I am currently reading Sun Tzu’s Art of War and I am finding much wisdom in it. I have been taking notes during my reading and I thought I’d share them in this post.

As a brief background, The Art of War is a treatis on military conflict and strategic assessment written by a Chinese general somewhere around 500 B.C. It is an enduring text because the wisdom that it contains generalizes far beyond military conflict. A small sample of the themes in the book include treating conflict as a scientific discipline, strategic advantage through information, and the principles of good leadership.
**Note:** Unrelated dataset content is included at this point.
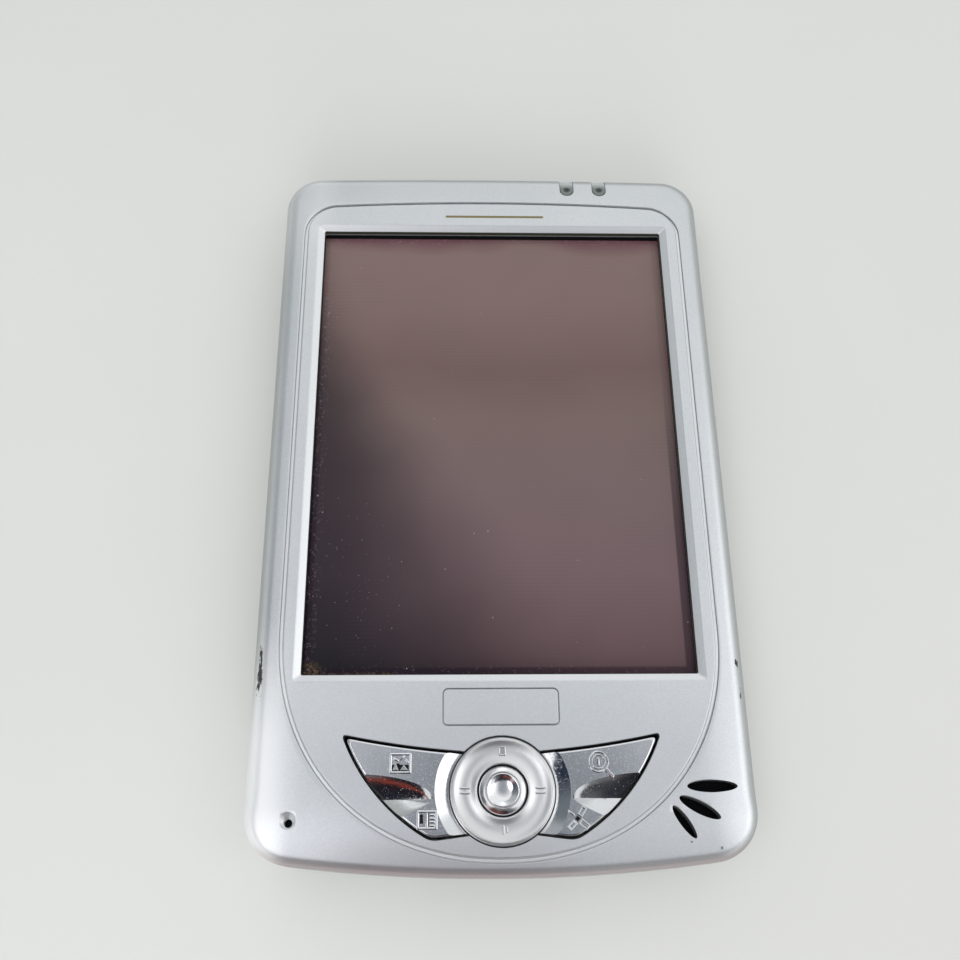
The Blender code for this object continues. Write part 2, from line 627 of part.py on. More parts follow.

In this post, I’ll cover the second two “chapters” of the book. I’ll write Sun Tzu’s original text in bold (as translated by Thomas Cleary). My commentary on each point will follow.

Book 3: Planning a Siege

The general rule for use of the military is that it is better to keep a nation intact than to destroy it. It is better to keep an army intact than to destroy it, better to keep a division intact than to destroy it, better to keep a battalion intact than to destroy it, better to keep a unit intact than to destroy it.

  • Sun Tzu lays out a fundamental principal: Avoid destruction. Not only is this an ethical and moral principal, but a strategically advantageous one as well.

If you can keep the opponent’s nation intact, then your own nation will also be intact. So this is best.

  • Destruction requires the expenditure of energy and will weaken one’s self. Destruction will evoke a violent and commensurate response from one’s enemy and thus incurs risk. Destruction also seeds an enemy’s anger and may galvanize the enemy.

This means that killing is not the important thing.

  • In a conflict, the most important thing is the outcome, not necessarily the means by which that outcome is achieved. The act of killing, and destruction more generally, is an extreme and consequential act; it should be treated with the utmost respect.

Therefore those who win every battle are not really skillful—those who render others’ armies helpless without fighting are the best of all.